Modi’s roots are in the RSS, a radical organisation that wants India to be a Hindu nation. It was started in the 1920 and was inspired by the Italy’s Fascists and Germany’s Nazis. The RSS has spawned many other organisations, including the BJP. The man who murdered Mahatma Gandhi in 1948 was affiliated to the RSS, but apparently he acted on his own, so the RSS was not directly involved. Mahatma Gandhi was a devout Hindu who preached mutual respect among religions rather than Hindu supremacy.    

In the 1980s and early 1990, the RSS played a key role in the campaign to build a Hindu temple on the site of Babri Mosque in Ayodhya, a city in eastern UP. The movement escalated, and in late 1992 fanatics destroyed the mosque. Riots erupted all over India. At least 2000 people, mostly Muslims, were killed. In response, there were anti-Hindu riots in Pakistan and Bangladesh. Adityanath, by the way, is from eastern UP, and was involved in the Ayodhya agitation as a teenager. 

Before becoming prime minister, Modi was the chief minister of Gujarat, another Indian state. On his watch, communal violence killed at least 1000 people. Riots escalated into a three day anti-Muslim pogrom, after Hindu pilgrims, who were returning from Ayodhya, died in a burning train. Fanatics blamed Muslims. As chief minister, it would have been Modi’s responsibility to stop the massacre.  According to India’s Supreme Court, however, he did not neglect his duties, but scholars argue – rather convincingly – that pogroms of this scale have to be orchestrated. There can be no doubt that Modi was ideologically close to the perpetrators of violence and it does not seem plausible that a BJP leader in charge of the state government would not have any influence on the RSS network, which is the dominant force in Hindu extremism.

Western observers – especially from the business world – like to see Modi as the liberal reformer who will introduce the reforms India’s economy badly needs. They have been becoming a bit less optimistic in the past year or so. The appointment of Adityanath should make them wake up.  

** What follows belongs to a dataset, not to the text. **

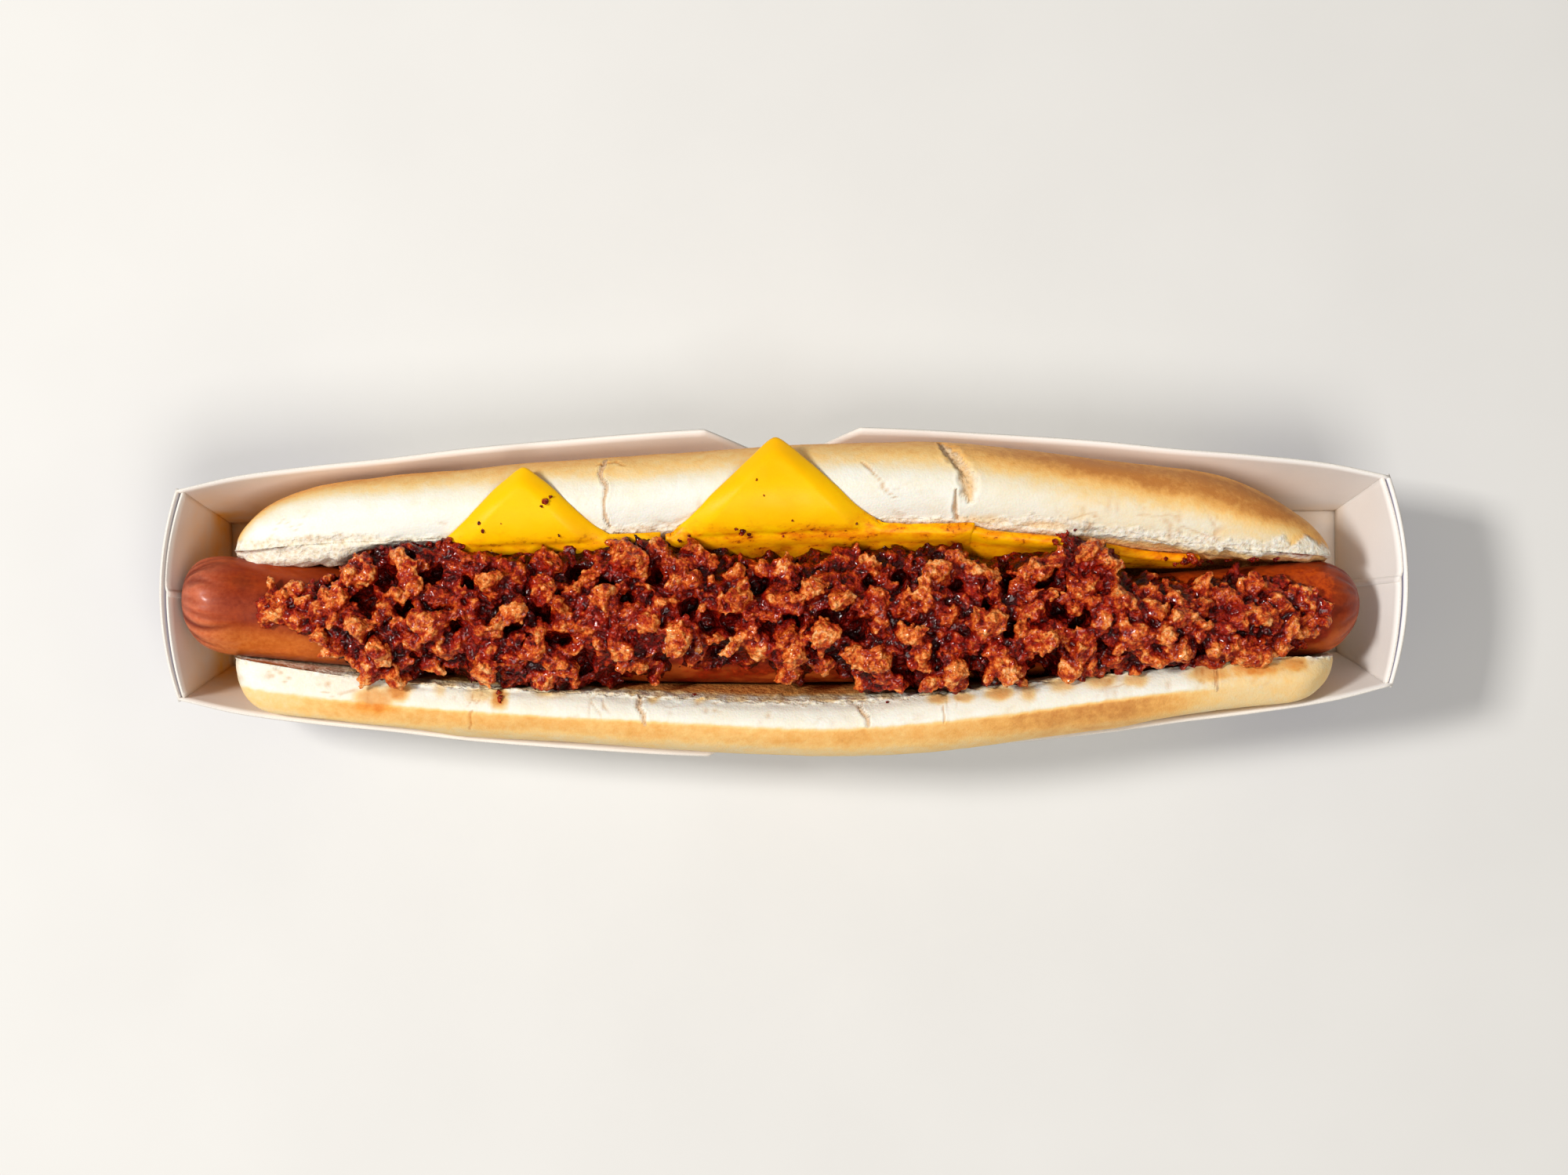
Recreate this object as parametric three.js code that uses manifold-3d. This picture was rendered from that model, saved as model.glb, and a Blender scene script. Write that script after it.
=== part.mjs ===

When I visited Kolkata a few weeks ago, I asked friends why Modi was so popular. They did not point out any reforms agenda, but said that many people appreciate that Modi appears to be “strong”. His predecessor, Manmohan Singh, was thought to be weak. At the end of his second five-year term, he was 81 years old. His government had clearly run out of steam, though it had actually been quite successful in its first term. In 2014, however, Modi won parliamentary elections in a landslide by projecting an image of strength and decisiveness.

While I was in Kolkata, there was a BJP rally in the city’s centre. I got a short impression, coincidentally passing by in a taxi. A man with an imposingly deep voice was speaking, and though my Bengali is really only very rudimentary, the message was simple enough for me to understand. The politician was warning attendees that disaster would strike should other parties form the government: “You will not eat, you will not have work.” It was a message of fear.

Authoritarian leaders like to spread fear, of course. The implication is that only they can protect people from suffering – and that they can make anyone who is not on their side suffer. At the same time, they claim the right to decide who belongs to the people and who does not, and they feel free to attack those they resent. The new chief minister of UP fits into this populist pattern, according to which projecting strength and spreading fear matter more than achieving substantial results.  

P.S.: Concerning the “love jihad”, I find it bit paranoid that an assertive Hindu priest should believe his own faith to be so unappealing that people from another faith can easily lure women away. Such worries do not result from self-confidence, they seem to be rooted in a nagging feeling of inferiority. Such feelings, of course, make people yearn for strength and revenge in a destructive vicious cycle.  

That the pride of populists is so easily hurt indicates that they are afraid of appearing weak, which is something truly strong persons would not feel. Many populists tick like that, including Turkey’s President Recep Tayyip Erdogan, a Muslim, and US President Donald Trump, nominally a Christian, but more known for anti-Muslim sentiments than deep religious feelings.